Her fractured narrative rarely focuses on her own story; rather, she is the conduit for others'. Here the book becomes really intriguing. Hamermesh's gift is to evoke the attraction-repulsion of Polish and Jewish lives. During the Sixties, she studied at the Lodz film school and heard experiences which deserve to be movies. Her Polish Catholic lover's mother, Dr Krystyna, hid a Jewish girl, Ania, during the war. However, Ania became a devout Catholic and absorbed the Church's anti-Semitism. When distant family tried to reclaim her, she was traumatised to learn that she was Jewish. Hamermesh layers this story with detailed understanding.

One of the most extraordinary survival stories is that of Hamermesh's friend, Fredka. She hid with a Polish family, where she was raped both by father and son. Both made her pregnant. At the Nazi defeat, she learnt that her "protectors" had also murdered her parents.

This collection of vignettes explores Hamermesh's deracination, and also offers other portraits: for instance, she struck up a friendship with Assia Gutman, later the suicidal lover of Ted Hughes. Hamermesh has a strong sense of the absurd. She describes returning to her childhood flat in Lodz only to be insulted and refused entry by Poles living there.
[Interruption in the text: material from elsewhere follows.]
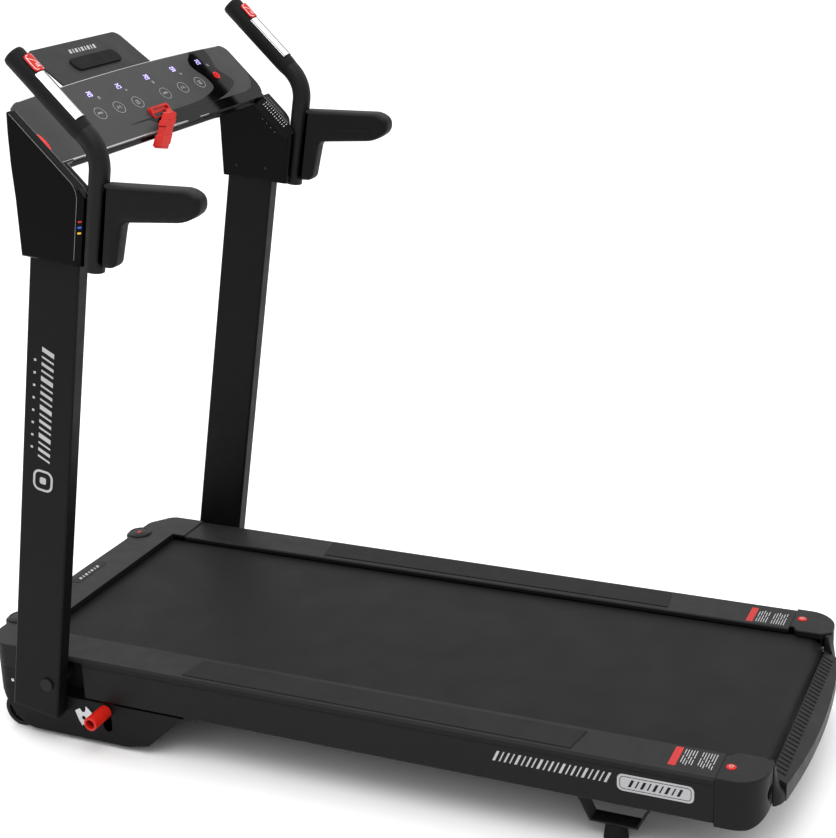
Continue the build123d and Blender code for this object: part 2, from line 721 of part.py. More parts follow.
# ---------------------------------------------------------------- wheels, feet and the fold release
for side_name, s in SIDES:
    with BuildPart() as wheel:
        with BuildSketch(side(s * (WHEEL_X - WHEEL_W / 2 + 0.8))):
            with Locations((WHEEL_Y, WHEEL_R)):
                Circle(WHEEL_R)
        extrude(amount=s * (WHEEL_W - 1.6))
        fillet(wheel.edges().filter_by(GeomType.CIRCLE), 3)
        with BuildSketch(side(s * (WHEEL_X + WHEEL_W / 2 - 0.8))):
            with Locations((WHEEL_Y, WHEEL_R)):
                Circle(WHEEL_R - 9)
                Circle(11, mode=Mode.SUBTRACT)
        extrude(amount=-s * 7, mode=Mode.SUBTRACT)
        with BuildSketch(side(s * (WHEEL_X - WHEEL_W / 2))):
            with Locations((WHEEL_Y, WHEEL_R)):
                Circle(WHEEL_BOLT_R + FIT)
        extrude(amount=s * WHEEL_W, mode=Mode.SUBTRACT)
    finish(wheel, f"wheel_{side_name}")

WHEEL_FACE = WHEEL_X + WHEEL_W / 2
with BuildPart() as wheel_bolts:
    for s in (-1, 1):
        with BuildSketch(side(s * PLATE_IN)):
            with Locations((WHEEL_Y, WHEEL_R)):
                Circle(WHEEL_BOLT_R)
        extrude(amount=s * (WHEEL_FACE + 0.3 - PLATE_IN))
        with BuildSketch(side(s * (WHEEL_FACE + 0.3))):
            with Locations((WHEEL_Y, WHEEL_R)):
                RegularPolygon(9, 6)
        extrude(amount=s * 4)
finish(wheel_bolts, "wheel_bolts")

BRACKET_W = 30
BRACKET_T = 3
TUBE_LOW = TUBE_Z - TUBE_H / 2
with BuildPart() as foot_brackets:
    for s in (-1, 1):
        with BuildSketch(side(s * FOOT_X - BRACKET_W / 2)):
            with BuildLine():
                Polyline((FOOT_Y + 78, TUBE_LOW), (FOOT_Y + 65, TUBE_LOW),
                         (FOOT_Y + 37, FOOT_PLATE_Z + BRACKET_T), (FOOT_Y - 37, FOOT_PLATE_Z + BRACKET_T),
                         (FOOT_Y - 65, TUBE_LOW), (FOOT_Y - 78, TUBE_LOW),
                         (FOOT_Y - 78, TUBE_LOW - BRACKET_T), (FOOT_Y - 67, TUBE_LOW - BRACKET_T),
                         (FOOT_Y - 39, FOOT_PLATE_Z), (FOOT_Y + 39, FOOT_PLATE_Z),
                         (FOOT_Y + 67, TUBE_LOW - BRACKET_T), (FOOT_Y + 78, TUBE_LOW - BRACKET_T), close=True)
            make_face()
        extrude(amount=BRACKET_W)
finish(foot_brackets, "foot_brackets")

with BuildPart() as rear_feet:
    with BuildSketch(level(0)):
        with Locations((-FOOT_X, FOOT_Y), (FOOT_X, FOOT_Y)):
            Circle(20)
    extrude(amount=FOOT_PLATE_Z, taper=7)
finish(rear_feet, "rear_feet")

PIVOT_OUT = UPRIGHT_IN + UPRIGHT_W + 0.4
with BuildPart() as pivot_bolts:
    for s in (-1, 1):
        with BuildSketch(side(s * PLATE_IN)):
            with Locations((HINGE_Y, HINGE_Z)):
                Circle(HINGE_R)
        extrude(amount=s * (PIVOT_OUT - PLATE_IN))
        with BuildSketch(side(s * PIVOT_OUT)):
            with Locations((HINGE_Y, HINGE_Z)):
                Circle(12)
        extrude(amount=s * 3.6)
    chamfer(pivot_bolts.faces().sort_by(Axis.X)[0].edges(), 1)
    chamfer(pivot_bolts.faces().sort_by(Axis.X)[-1].edges(), 1)
finish(pivot_bolts, "pivot_bolts")

# Catch of the fold lock: a notched plate on the outside of the belly, and its foot pedal.
with BuildPart() as catch_plate:
    with BuildSketch(side(-RAIL_OUTER)):
        with BuildLine():
            Polyline((520, 63), (510, 69), (505, 62), (499, 64), (497, 75), (486, 65), (486, 57), (496, 44),
                     (508, 35), (514, 46), close=True)
        make_face()
        with Locations((503, 51)):
            Circle(4, mode=Mode.SUBTRACT)
    extrude(amount=-2.2)
finish(catch_plate, "catch_plate")

PEDAL_TIP = BAR_X + SLEEVE_R
PEDAL_IN = 305.5
PEDAL_R = 12.5
with BuildPart() as release_pedal:
    # pin that runs through the slot in the belly
    with BuildSketch(side(-286)):
        with Locations((PEDAL_Y, PEDAL_Z)):
            Circle(PEDAL_PIN_R)
    extrude(amount=286 - PEDAL_IN)
    # hollow tread outside
    with BuildSketch(side(-PEDAL_IN)):
        with Locations((PEDAL_Y, PEDAL_Z)):
            Circle(PEDAL_R)
    extrude(amount=PEDAL_IN - PEDAL_TIP)
    chamfer(release_pedal.faces().sort_by(Axis.X)[0].edges(), 1)
    with BuildSketch(side(-PEDAL_TIP)):
        with Locations((PEDAL_Y, PEDAL_Z)):
            Circle(PEDAL_R - 4)
    extrude(amount=PEDAL_TIP - PEDAL_IN - 6, mode=Mode.SUBTRACT)
    # latch arm inside the belly
    with BuildSketch(side(-292)):
        with BuildLine():
            Polyline((PEDAL_Y - 9, PEDAL_Z - 12), (PEDAL_Y + 14, PEDAL_Z - 14), (PEDAL_Y + 26, PEDAL_Z - 6),
                     (PEDAL_Y + 26, PEDAL_Z + 4), (PEDAL_Y + 12, PEDAL_Z + 12), (PEDAL_Y - 9, PEDAL_Z + 12),
                     close=True)
        make_face()
    extrude(amount=6)
finish(release_pedal, "release_pedal")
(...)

Complaining to the authorities, she returns with a military escort. The new tenants suddenly shift from anti-Semitic diatribe to overbearing obsequiousness. Hamermesh sharply captures the mood of Communist Poland from the point of view of a Jewish returnee. Her writing is cool and detached, and this "alienation effect" is very disturbing.

Bruno Bettelheim teaches us that the inability to mourn freezes the psyche, but this book offers catharsis. Hamermesh's father was murdered in Auschwitz and, when the adult Mira went inside a gas chamber to mourn him, she suffered spontaneous bleeding from nose and vagina. This shocking image is the kind of release, and blood-mourning, which permeates every page.